Lippiatt also said that the supply chain overhaul would provide a catalyst for change in embracing an omnichannel approach.
“We talk about having ‘one view’ of the customer, so we get a transactional view no matter where the transaction was conducted,” she explained. “We also want to make sure the customer also has one, consistent view of East and that their experience is always a positive one. A really powerful part of that is having one view of stock.”
Satisfying different functional needs
The retailer chose to implement the Merret integrated retail merchandising and warehousing supply chain system from Retail Assist. Lippiatt said the system was able to satisfy a number of different functional needs, across its web, store and distribution channels.
“In the warehouse, we no longer need to have split stock locations,” she said. The merchandising team was also given an integrated view into product information, while the cloud-based nature of the Merret system, hosted through its infrastructure partner Blue Chip, means the IT team were freed up to focus on adding strategic value.
At the same time, a networking partnership with specialist supplier Vodat is enabling new connectivity and disaster recovery (DR) assurance across the business, offering new levels of monitoring capabilities and resilience. The new system has also enabled the roll out Triquestra UK’s Infinity electronic point-of-sale (EPoS) system, which will develop East’s ability
to collect customer transactional data and further develop its click & collect functionality through its integration with Merret.
“We already offered click & collect and our customers could order directly from the website in the store via a separate terminal,” added Lippiatt. “Now we’ll be able to do these transactions on the till.
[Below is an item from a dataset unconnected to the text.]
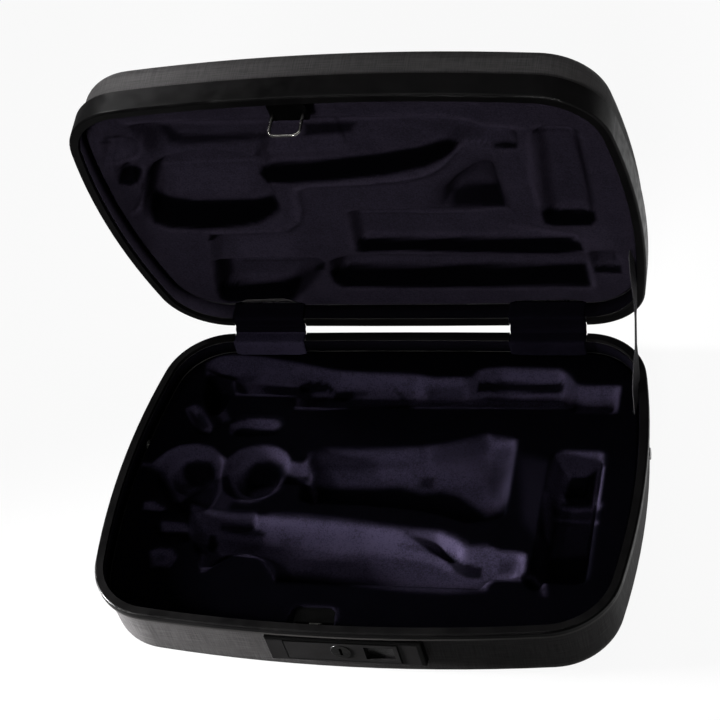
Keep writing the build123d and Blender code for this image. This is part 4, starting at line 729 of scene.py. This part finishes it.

And the supply chain system looks for the best place to source that stock.”
With the deployment due to go live this summer, Merret will enable East to provide a consistent consumer experience its across multiple channels regardless of geographical location due to its central stock pool, making it easier for East customers to shop anytime and anywhere. “These changes are allowing us to fully embrace omnichannel retailing,” Lippiatt concluded.